Najitan dam reservoir has a storage capacity of just 9.7Mm3 which is equivalent to just 24 hours of average water inflow and less than 12 hours at maximum power plant operation. Consequently the power plant will be operated as a run of the river plant with some limited daily regulation.
The Songshuling hydro scheme is a 50MW run of the river project being built in the western area of Hubei Province. It is located on the Guandu river, a tributary of the Duhe which joins the Yangtze at Hubei’s provincial capital, Wuhan, via the Hanshui river.
In 1969 Hubei Provincial government proposed building a series of hydroelectric dams at Songshuling, Pankou and Huanglongtan as a cascade. Huanglongtan dam was started in 1969 and completed in 1974. A feasibility study was carried out for Pankou in 1970 after which preparation work was discontinued when it was discovered that the reservoir would inundate grain producing farmland in Zhushan County and that building a saddle dam was too expensive.
A decade later Hubei Provincial government resumed planning work on the Duhe basin and this time recommended developing a seven dam cascade totalling 1400MW installed generating capacity of which only Huanglongtan has been built.
Under the adopted plan Songshuling will be sandwiched by two larger hydro schemes, both with high dam crests and large reservoirs, which consequently have dictated the configuration of the Songshuling scheme.

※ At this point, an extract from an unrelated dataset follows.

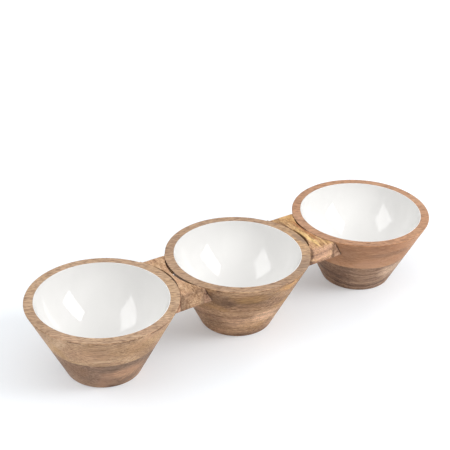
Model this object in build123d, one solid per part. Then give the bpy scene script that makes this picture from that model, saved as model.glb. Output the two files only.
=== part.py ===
from build123d import *
import itertools
import math
import os

# A chip and dip server: three turned wooden bowls in a row, lined with white
# enamel and joined at rim height by two short wooden bridges. A bridge's ends
# are upright arcs, so the sloping bowls fall away under them. Filler closes
# that wedge at the corners, and hidden dowels carry the load across it.
# Millimetres, +Z up, +X along the row. The origin is on the table, under the
# middle bowl.

# Bowls. Each one is turned from two layers of wood, glued one on the other.
left_pitch = 158.0           # from the left bowl's axis to the middle bowl's
right_pitch = 163.0          # from the middle bowl's axis to the right bowl's
bowl_height = 78.0           # table to the rim's top face
rim_diameter = 150.0         # outside of the rim, before its edge is eased
base_diameter = 74.5         # outside of the foot
rim_width = 9.6              # rim's top face, measured level
floor_thickness = 17.0       # wood under the deepest point of the hollow
floor_radius = 50.0          # of the hollow's round floor
floor_spread = 33.0          # degrees from the axis at which the floor runs into the side
glue_line_height = 39.0      # table to the joint between the two layers
enamel_thickness = 0.7
rim_easing = 0.8             # radius sanded onto the free part of the rim's outer edge
foot_easing = 1.5            # radius on the foot's edge

# Bridges. Their tops are flush with the rims.
bridge_width = 75.0          # across the row
bridge_thickness = 19.0
bridge_top_easing = 3.0      # radius on the two long top edges
bridge_bottom_easing = 2.0   # radius on the two long bottom edges
joint_gap = 0.6              # between a rim and a bridge's end, where filler closes it
filler_turn = 14.0           # degrees that a filler's free side turns in from the bridge's side

# Dowels. They lie along the row, through a bridge and into both its bowls.
dowel_diameter = 6.0
dowel_spacing = 32.0         # between the two dowels of one bridge
dowel_depth = 8.0            # rim's top face down to a dowel's axis
dowel_cover = 2.0            # wood left between a blind hole and the bowl's hollow
dowel_end_clearance = 0.5    # air left at the bottom of each blind hole

# Bridge ends are shaped by hand, so between its fillers each one stands off
# from its rim by an open crescent: (widest gap, width of the front filler,
# width of the back filler), the widths measured across the row.
bridge_ends = {
    ("left_bridge", "left"): (2.0, 16.0, 13.0),
    ("left_bridge", "right"): (2.8, 9.0, 10.0),
    ("right_bridge", "left"): (3.2, 9.0, 27.0),
    ("right_bridge", "right"): (1.6, 35.0, 12.0),
}

# Sizes that follow from those above.
rim_radius = rim_diameter / 2
base_radius = base_diameter / 2
mouth_radius = rim_radius - rim_width
seam_radius = rim_radius + joint_gap
bridge_bottom = bowl_height - bridge_thickness
wall_angle = math.atan2(rim_radius - base_radius, bowl_height)

# The hollow's floor is one arc, and its side a second arc that carries on
# smoothly from the floor's edge to the mouth.
spread = math.radians(floor_spread)
floor_centre = floor_thickness + floor_radius
edge_x = floor_radius * math.sin(spread)
edge_z = floor_centre - floor_radius * math.cos(spread)
across = mouth_radius - edge_x
up = bowl_height - edge_z
side_radius = (across**2 + up**2) / (2 * (up * math.cos(spread) - across * math.sin(spread)))
side_x = edge_x - side_radius * math.sin(spread)
side_z = edge_z + side_radius * math.cos(spread)

# How far a bowl's hollow reaches towards its bridge at the height of the dowels' tops.
dowel_top = bowl_height - dowel_depth + dowel_diameter / 2
hollow_at_dowel = side_x + math.sqrt(side_radius**2 - (dowel_top - side_z) ** 2)
hollow_reach = math.sqrt(hollow_at_dowel**2 - (dowel_spacing / 2 - dowel_diameter / 2) ** 2)

bowl_places = {"left": -left_pitch, "middle": 0.0, "right": right_pitch}
bridge_spans = {"left_bridge": (-left_pitch, 0.0), "right_bridge": (0.0, right_pitch)}


def turn(*edges):
    """Spin a closed outline, drawn as radius and height, about the Z axis."""
    return revolve(Plane.XZ * make_face(edges), Axis.Z)


def bowl_cone(low):
    """A bowl's outside as a solid cone, from one height up to the rim."""
    low_radius = rim_radius - (bowl_height - low) * math.tan(wall_angle)
    outline = Polyline(
        (0, low), (low_radius, low), (rim_radius, bowl_height), (0, bowl_height), close=True
    )
    return turn(*outline.edges())


def hollow_outline(inset):
    """The floor's arc and the side's arc of the hollow, moved inwards by inset."""

    def on_floor(angle):
        radius = floor_radius - inset
        return (radius * math.sin(angle), floor_centre - radius * math.cos(angle))

    def on_side(height):
        radius = side_radius - inset
        return (side_x + math.sqrt(radius**2 - (height - side_z) ** 2), height)

    edge = on_floor(spread)
    mouth = on_side(bowl_height)
    floor = ThreePointArc(on_floor(0), on_floor(spread / 2), edge)
    return [floor, ThreePointArc(edge, on_side((edge[1] + bowl_height) / 2), mouth)]


def hollow():
    """The space that is turned out of a bowl's wood."""
    arc, side = hollow_outline(0)
    lid = Polyline(side @ 1, (0, bowl_height), arc @ 0)
    return turn(arc, side, *lid.edges())


def at_bowl(bowl_x, shape):
    return Pos(bowl_x, 0, 0) * shape


def eased_blank(bowl_x):
    """A bowl's outside, with the foot's edge and the rim's free edge rounded."""
    sharp = bowl_cone(0)
    rim_edge = sharp.edges().group_by(Axis.Z)[-1].filter_by(GeomType.CIRCLE)
    foot_edge = sharp.edges().group_by(Axis.Z)[0].filter_by(GeomType.CIRCLE)
    shaving = at_bowl(bowl_x, sharp - fillet(rim_edge, rim_easing))
    for span in bridge_spans.values():
        if bowl_x in span:
            length = span[1] - span[0]
            middle = Pos(sum(span) / 2, 0, bowl_height)
            shaving = shaving - middle * Box(length, bridge_width, 2 * bridge_thickness)
    return at_bowl(bowl_x, fillet(foot_edge, foot_easing)) - shaving


def dowels(bridge, end_room=0.0):
    """A bridge's two dowels by side, or their holes where there is room at the ends."""
    start, finish = bridge_spans[bridge]
    hole_length = finish - start - 2 * (hollow_reach + dowel_cover)
    length = hole_length - 2 * (dowel_end_clearance - end_room)
    sides = {}
    for side, direction in (("front", -1), ("back", 1)):
        middle = Pos((start + finish) / 2, direction * dowel_spacing / 2, bowl_height - dowel_depth)
        sides[side] = middle * Rot(0, 90, 0) * Cylinder(dowel_diameter / 2, length)
    return sides


def layer(bowl, low, high):
    """The part of a bowl between two heights."""
    middle = bowl.bounding_box().center()
    slab = Box(2 * rim_diameter, 2 * rim_diameter, high - low)
    return bowl & (Pos(middle.X, middle.Y, (low + high) / 2) * slab)


def wooden_bowl(bowl_x):
    """Upper and lower layer of one bowl, hollowed and drilled for its dowels."""
    bowl = eased_blank(bowl_x) - at_bowl(bowl_x, hollow())
    for bridge, span in bridge_spans.items():
        if bowl_x in span:
            for hole in dowels(bridge, dowel_end_clearance).values():
                bowl = bowl - hole
    return layer(bowl, glue_line_height, bowl_height), layer(bowl, 0, glue_line_height)


def enamel(bowl_x):
    """The lining, one skin from the middle of the floor up to the rim."""
    wood_arc, wood_side = hollow_outline(0)
    inner_arc, inner_side = hollow_outline(enamel_thickness)
    centre = Line(inner_arc @ 0, wood_arc @ 0)
    lip = Line(wood_side @ 1, inner_side @ 1)
    return at_bowl(bowl_x, turn(centre, wood_arc, wood_side, lip, inner_side, inner_arc))


def upright(radius):
    """A cylinder about the Z axis, as deep as the bridges are thick."""
    return Pos(0, 0, bowl_height - bridge_thickness / 2) * Cylinder(radius, bridge_thickness)


def bridge_blank(bridge):
    """A bridge's board before its ends are cut, from one bowl's axis to the next."""
    start, finish = bridge_spans[bridge]
    middle = Pos((start + finish) / 2, 0, bowl_height - bridge_thickness / 2)
    board = middle * Box(finish - start, bridge_width, bridge_thickness)
    board = fillet(board.edges().filter_by(Axis.X).group_by(Axis.Z)[-1], bridge_top_easing)
    return fillet(board.edges().filter_by(Axis.X).group_by(Axis.Z)[0], bridge_bottom_easing)


def end_frame(bridge, end):
    """The x of the bowl at a bridge's end, and the way from there to the bridge."""
    start, finish = bridge_spans[bridge]
    return (start, 1) if end == "left" else (finish, -1)


def crescent(bridge, end):
    """A cylinder that takes a bridge's end back from its rim between two fillers."""
    gap, front_width, back_width = bridge_ends[bridge, end]
    bowl_x, facing = end_frame(bridge, end)
    front = math.asin((front_width - bridge_width / 2) / seam_radius)
    back = math.asin((bridge_width / 2 - back_width) / seam_radius)
    half_chord = seam_radius * math.sin((back - front) / 2)
    rise = half_chord * math.tan((back - front) / 4) + gap - joint_gap
    radius = (half_chord**2 + rise**2) / (2 * rise)
    offset = rim_radius + gap - radius
    middle = (front + back) / 2
    centre = Pos(bowl_x + facing * offset * math.cos(middle), offset * math.sin(middle), 0)
    return centre * upright(radius)


def bridge_board(bridge):
    """A short board with upright curved ends, bored for its dowels."""
    board = bridge_blank(bridge)
    for end in ("left", "right"):
        bowl_x, _ = end_frame(bridge, end)
        board = board - at_bowl(bowl_x, upright(seam_radius)) - crescent(bridge, end)
    for dowel in dowels(bridge).values():
        board = board - dowel
    return board


def filler(bridge, end, side):
    """The wedge of filler between a bridge's end and its bowl's slope, at one corner."""
    bowl_x, facing = end_frame(bridge, end)
    _, front_width, back_width = bridge_ends[bridge, end]
    width, outwards = (front_width, -1) if side == "front" else (back_width, 1)
    corner_y = outwards * bridge_width / 2
    corner_x = bowl_x + facing * math.sqrt(seam_radius**2 - corner_y**2)
    strip = Pos(bowl_x + facing * rim_radius, corner_y - outwards * width / 2, bowl_height)
    wedge = bridge_blank(bridge) & (strip * Box(rim_diameter, width, 2 * bridge_thickness))
    wedge = (wedge & at_bowl(bowl_x, upright(seam_radius))) - at_bowl(bowl_x, bowl_cone(bridge_bottom))
    reach = bridge_width
    turned = Pos(corner_x, corner_y, bowl_height) * Rot(0, 0, -facing * outwards * filler_turn)
    outside = turned * Pos(-facing * reach / 2, outwards * reach / 2, 0) * Box(reach, reach, reach)
    wedge = wedge - outside
    for dowel in dowels(bridge).values():
        wedge = wedge - dowel
    return wedge


def make_parts():
    parts = {}
    for name, x in bowl_places.items():
        upper, lower = wooden_bowl(x)
        parts[f"{name}_bowl_upper_layer"] = upper
        parts[f"{name}_bowl_lower_layer"] = lower
        parts[f"{name}_bowl_enamel"] = enamel(x)
    for bridge in bridge_spans:
        parts[bridge] = bridge_board(bridge)
        for side, dowel in dowels(bridge).items():
            parts[f"{bridge}_{side}_dowel"] = dowel
        for end, side in itertools.product(("left", "right"), ("front", "back")):
            parts[f"{bridge}_{end}_{side}_filler"] = filler(bridge, end, side)
    return parts


os.makedirs("parts", exist_ok=True)
for node, solid in make_parts().items():
    export_step(solid, f"parts/{node}.step")
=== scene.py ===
import math

import bpy
from mathutils import Euler, Matrix, Vector, noise


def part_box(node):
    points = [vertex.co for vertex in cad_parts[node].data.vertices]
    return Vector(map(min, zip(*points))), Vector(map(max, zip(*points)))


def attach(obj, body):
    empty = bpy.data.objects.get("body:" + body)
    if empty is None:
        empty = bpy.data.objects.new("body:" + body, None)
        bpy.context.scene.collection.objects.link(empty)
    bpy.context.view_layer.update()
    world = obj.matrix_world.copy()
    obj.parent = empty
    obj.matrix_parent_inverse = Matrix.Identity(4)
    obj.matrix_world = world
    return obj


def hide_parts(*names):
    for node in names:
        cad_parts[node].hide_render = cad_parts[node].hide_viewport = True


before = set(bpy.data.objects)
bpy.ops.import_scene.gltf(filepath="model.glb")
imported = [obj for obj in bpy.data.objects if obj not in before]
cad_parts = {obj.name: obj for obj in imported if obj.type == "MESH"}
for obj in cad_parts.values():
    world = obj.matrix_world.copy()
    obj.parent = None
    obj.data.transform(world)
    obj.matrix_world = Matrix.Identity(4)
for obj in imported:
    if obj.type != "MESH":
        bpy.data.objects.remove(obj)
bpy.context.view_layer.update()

MM = 0.001

# ---------------------------------------------------------------- the frame
BOWLS = ("left", "middle", "right")
BRIDGES = ("left_bridge", "right_bridge")
RIM_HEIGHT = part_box("middle_bowl_upper_layer")[1].z
FLOOR_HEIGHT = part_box("middle_bowl_enamel")[0].z
RIM_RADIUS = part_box("middle_bowl_upper_layer")[1].x
BRIDGE_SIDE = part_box("left_bridge")[1].y
MOUTH_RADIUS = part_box("middle_bowl_enamel")[1].x
# Sizes of the CAD that its boxes don't give.
FOOT_RADIUS = 37.25 * MM
FLOOR_RADIUS = 50 * MM
FLOOR_SPREAD = math.radians(33)
ENAMEL_THICKNESS = 0.7 * MM
JOINT_GAP = 0.6 * MM  # between a rim and a bridge's end, where filler closes it
WALL_ANGLE = math.atan2(RIM_RADIUS - FOOT_RADIUS, RIM_HEIGHT)
# The visual enamel has a rounded lip, and is turned in this many steps.
LIP_ROUNDING = 0.35 * MM
FLOOR_STEPS, WALL_STEPS, LIP_STEPS, TURN_STEPS = 24, 48, 5, 192
# How often the sanded faces swell and ripple, per metre.
SWELLS, RIPPLES = 140, 420


def middle_of(node):
    low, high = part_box(node)
    return (low + high) / 2


BOWL_X = {bowl: middle_of(f"{bowl}_bowl_enamel").x for bowl in BOWLS}


# ---------------------------------------------------------------- node trees
def linear(red, green, blue):
    """A colour in the shader's scale from its 0 to 255 values."""
    return tuple(
        c / 12.92 if c <= 0.04045 else ((c + 0.055) / 1.055) ** 2.4
        for c in (red / 255, green / 255, blue / 255)
    ) + (1.0,)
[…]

The 200MW Longbeiwan dam is at the preliminary planning stage and will be built about 19km upstream while the 510MW Pankou dam is at an advanced planning stage and will be sited downstream.
Songshuling is under construction by Hubei Zhushan Duhe River Hydropower Development Co Ltd, in which Zhushan Hydropower Development Co, a county government-owned generation company has a 60% shareholding. Hubei Local Hydropower Development Co, a provincial government-owned enterprise under the Water Conservancy Department that develops and operates small hydropower plants owns the remaining 40%.

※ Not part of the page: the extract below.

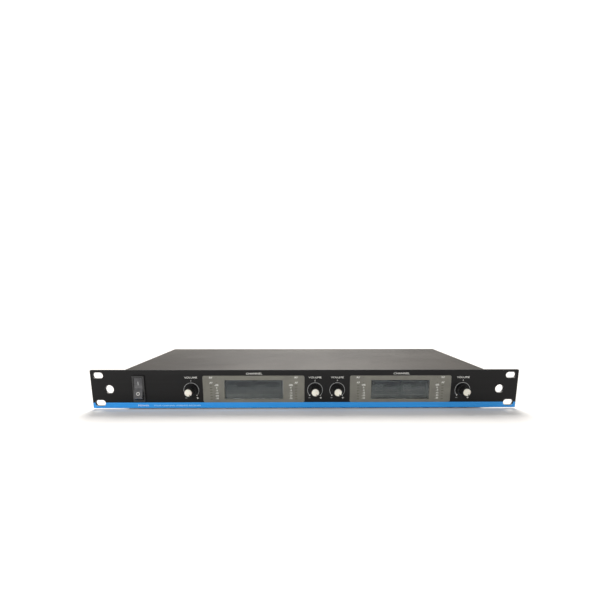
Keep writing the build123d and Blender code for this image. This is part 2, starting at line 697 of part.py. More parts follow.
save("volume_pots", *[facing_front(x, KNOB_Z) * pot_body() for x in KNOB_XS])
save("pot_nuts", *[facing_front(x, KNOB_Z) * pot_nut() for x in KNOB_XS])
for number, knob_x in enumerate(KNOB_XS, 1):
    save(f"pot_shaft_{number}", facing_front(knob_x, KNOB_Z) * pot_shaft())
    save(f"volume_knob_{number}", facing_front(knob_x, KNOB_Z) * knob_body())
    save(f"knob_cap_{number}", facing_front(knob_x, KNOB_Z) * knob_cap())

save("switch_housing", SWITCH_FRAME * switch_housing())
save("switch_rocker", SWITCH_FRAME * switch_rocker())
save("switch_plunger", SWITCH_FRAME * switch_plunger())
save("switch_contact_arm", SWITCH_FRAME * switch_contact_arm())
save("switch_terminals", *[SWITCH_FRAME * blade for blade in switch_terminals()])

save("chassis_base", chassis_base())
save("sub_panel", sub_panel())
save("rear_panel", rear_panel())
save("top_cover", top_cover())
save("cover_screws", *cover_screws())
FEET = [(x, y) for x in FOOT_XS for y in FOOT_YS]
save("rubber_feet", *[rubber_foot(x, y) for x, y in FEET])
save("foot_screws", *[foot_screw(x, y) for x, y in FEET])

save("antenna_sockets", *[antenna_socket(x) for x in ANTENNA_XS])
save("antenna_washers", *[antenna_washer(x) for x in ANTENNA_XS])
save("antenna_nuts", *[antenna_nut(x) for x in ANTENNA_XS])
save("antenna_insulators", *[antenna_insulator(x) for x in ANTENNA_XS])
save("antenna_contacts", *[antenna_contact(x) for x in ANTENNA_XS])
for number, xlr_x in enumerate(XLR_XS, 1):
    save(f"xlr_housing_{number}", xlr_housing(xlr_x))
save("xlr_pins", *[pin for x in XLR_XS for pin in xlr_pins(x)])
save("xlr_screws", *[screw for x in XLR_XS for screw in xlr_screws(x)])
save("mix_jack_body", mix_jack_body())
save("mix_jack_ferrule", mix_jack_ferrule())
save("mix_jack_nut", mix_jack_nut())
save("mix_jack_contacts", *mix_jack_contacts())
save("dc_jack_body", dc_jack_body())
save("dc_jack_pin", dc_jack_pin())

save("main_board", main_board())
save("board_standoffs", *board_standoffs())
save("board_screws", *board_screws())
save("shield_cans", *[shield_can(x) for x in ANTENNA_XS])
save("board_chips", *board_chips())
save("filter_capacitors", *filter_capacitors())
save("inner_leads", *[antenna_lead(x) for x in ANTENNA_XS], *switch_leads())
save("ribbon_cable", ribbon_cable())
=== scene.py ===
"""Looks of a one-unit, four-channel wireless microphone receiver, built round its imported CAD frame.

+X is to the right as seen from the front, +Y runs to the back and +Z is up. Lengths are given in
millimetres and multiplied by MM. Everything printed on the object is a generic word or number.
"""

import json
import math

import bmesh
import bpy
from mathutils import Matrix, Vector


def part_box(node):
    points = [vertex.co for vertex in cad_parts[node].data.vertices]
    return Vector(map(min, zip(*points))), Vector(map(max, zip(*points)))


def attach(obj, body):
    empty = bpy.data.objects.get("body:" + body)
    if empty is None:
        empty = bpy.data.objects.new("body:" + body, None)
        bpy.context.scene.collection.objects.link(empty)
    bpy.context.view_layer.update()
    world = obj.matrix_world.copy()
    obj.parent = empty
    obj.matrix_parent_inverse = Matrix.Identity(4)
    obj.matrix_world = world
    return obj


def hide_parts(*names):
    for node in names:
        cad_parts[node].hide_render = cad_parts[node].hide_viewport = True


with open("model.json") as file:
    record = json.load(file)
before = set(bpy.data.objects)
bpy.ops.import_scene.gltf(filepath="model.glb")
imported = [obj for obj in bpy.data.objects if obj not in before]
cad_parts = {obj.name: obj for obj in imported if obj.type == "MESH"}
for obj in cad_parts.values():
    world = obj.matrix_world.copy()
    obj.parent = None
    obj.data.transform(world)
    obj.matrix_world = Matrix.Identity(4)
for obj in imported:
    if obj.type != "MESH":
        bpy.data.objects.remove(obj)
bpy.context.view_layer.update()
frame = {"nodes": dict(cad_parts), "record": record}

MM = 0.001
INK = 0.03 * MM
SKIN = INK / MM
FILM = 0.02
FRONT = "front"
BACK = "back"
CHASSIS = "chassis"
SMOOTH_BELOW = math.radians(35)
SHARP_ABOVE = math.radians(40)
MOUNTS = {mount["name"]: Vector(mount["pos_m"]) for mount in frame["record"]["mounts"]}
RACK = {mount["name"]: mount["dims"] for mount in frame["record"]["mounts"]}["rack_slots"]
SLOTS = {part["node"]: part["material_slot"] for part in frame["record"]["subparts"]}


# ---- places, all read from the frame ----

def middle(node):
    """Centre of a CAD node's box."""
    low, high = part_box(node)
    return (low + high) / 2


PANEL_LOW, PANEL_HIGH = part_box("front_panel")
PANEL_FACE = PANEL_LOW.y
REAR_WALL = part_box("rear_panel")[1].y


def place(side, x, y, z):
    """Local frame on a face of the case: X right and Y up for someone who looks at it, Z towards them."""
    turn = Matrix.Rotation(math.pi / 2, 4, "X")
    if side == BACK:
        turn = Matrix.Rotation(math.pi, 4, "Z") @ turn
    return Matrix.Translation((x, y, z)) @ turn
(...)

Expected to cost US$42.2M to build, the Songshuling scheme is being constructed in a mountainous area with steep sided valleys. Connected to the dam intake adjacent to the dam by a 300m long power tunnel, the surface powerhouse is located about 200m down stream from the dam where the valley is a little wider.
Songshuling is a concrete gravity dam with a crest height of 65m and length of 128m. A total of 190,000m3 of concrete is expected to have been poured when the project is completed. The dam body incorporates a drainage gallery for drilling and grouting, while the spillway extends over the central section of the dam crest and features four overflow gated bays.
Sedimentation is a potential key issue as Songshuling’s small reservoir cannot provide long term storage for the expected accumulated sediment load. However, with Longbeiwan dam in operation upstream, sediment inflow to Songshuling should be minimal.
A low level outlet will be installed to allow sediment to be sluiced in the event that construction of Longbeiwan is delayed. This will also allow a river flow release during reservoir filling and subsequent operation.
One unusual feature at Songshuling is the provision of a permanent access tunnel from the power house area up to the dam crest. This feature is being constructed because of difficulty in incorporating an access road within the narrow confines of the steep sided valley.
The scheme is due for commissioning in 2005. The first 12.5MW turbine unit will start commercial operation in January followed by the second unit in February and the third and fourth units in March 2005. Designed to operate for 3080 hours a year, Songshuling is expected to generate 154 GWh of electricity annually.